A new magazine editor and staff have already been picked by Zell’s lieutenants without consulting the “editoriali.” Future issues have been planned, and mock-up covers were made — all without the knowledge of anyone in the newsroom.

How dare they not involve the editorial suite of cheap suits!

Why should the editors be in on enterprise/marketing decisions? Answer: because they always have been calling the shots at the LA Times, Chicago Tribune and SF Chronicle. They are all losing millions of dollars.

The LA Times top editor, Russ Stanton, especially had his tighty whities in a bunch.

They said that Mr. Stanton, after hearing about the move, asked the publisher of The Times, David D. Hiller, and the president of the newspaper, Jack D. Klunder, to change the name of the publication, which is now called Los Angeles Times Magazine. He argued that to keep the name would lend the newsroom’s credibility. It has not been blessed with the holy water from the high priests.

The Los Angeles Times is one of the large metropolitan dailies owned by the Tribune Company, which was bought a year ago or so by the real estate developer Samuel Zell. He has articulated an aggressive view of the newspaper business and its future, and recently announced plans to cut back news pages of AP stories and save the carbon footprint.

Both before and after Mr. Zell took control, there has been an unusual amount of turnover at the helm of The Times. Before Mr. Stanton took the top editorial job in February, his three predecessors had left in a semi-annual succession after refusing to make staff and budget cuts to stop the million dollars a week in losses at The Times.

It looks as if Mr. Stanton will be making a career move soon. Maybe the Santa Barbara News-Press will have a spot for him? Maybe he will go back home to the San Bernadino Sun?

The fate of The Times’s regular Sunday magazine has been grim for years when left to the editors to run it as they saw fit. Profit? Editors are not concerned with lowly issues like that. Cater to advertisers? No!

(The editors seem to be the only people in all of SoCal who don’t realize that retail, glitz and promotion are king in LaLa Land. The editors wanted to write hard-core stories, not glamour pieces with photo-shoots of skinny runway models.

The arrogant news staff asked publisher of The Times, David D. Hiller, and the president of the newspaper, Jack D. Klunder, to change the name of the magazine, which is now called Los Angeles Times Magazine. They argued that to keep the name would be a smear on the “good name” of the editorial department. Talk about the tale wagging the dog. Did they have an alternative name, like “adverising crap?” That’s what they think of the businesses that pay for their Men’s Warehouse suits.

Earlier this year, when it became public that Mr. Hiller was considering giving control of the magazine to the paper’s marketing and advertising managers, editors and reporters voiced fears that it would become less a work of journalism than a lightweight vehicle for currying favor with advertisers.

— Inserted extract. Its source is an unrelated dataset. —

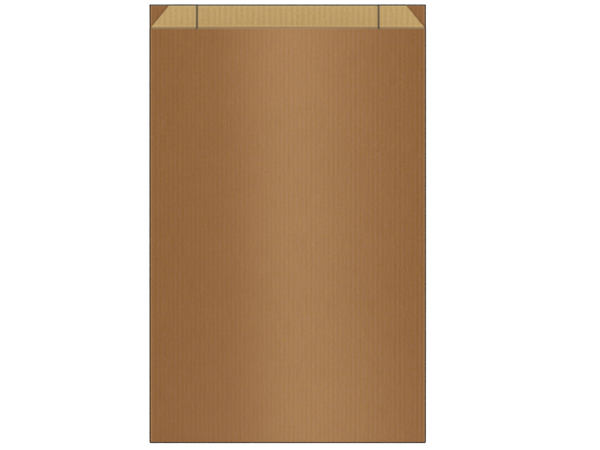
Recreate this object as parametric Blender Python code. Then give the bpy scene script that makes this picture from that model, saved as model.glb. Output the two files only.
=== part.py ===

Like Vanity Fair, Car and Driver, Cosmo,  GQ and Architectural Digest?

The issue is an especially sensitive one at The Los Angeles Times. In 1999, the paper published a special magazine section about a new sports arena, the Staples Center. Editors and reporters rebelled after learning that the paper shared the section’s profits with the arena and executives apologized for the arrangement. Soon after the “rebellion” the Times-Mirror family sold the troubled company to the Tribune Corp. The Chandler family didn’t like the slow motion, editor-centric management and soon after, forced the sale of the Tribune Co. They wanted their money. Mr. Zell bought it and took command of the empire in rot.

Now he is being fought tooth and nail by the stuffy “executive editors” of the old Times-Mirror empire.

The new editor, it is said, is Annie Gilbar is a former editor of InStylemagazine and has written or co-written a number of advice books, like “Wedding Sanity Savers.” Calls to Ms. Gilbar were not returned.

Nine magazine employees will have to find editorial work somewhere else in the building. Obits seem to be a good fit.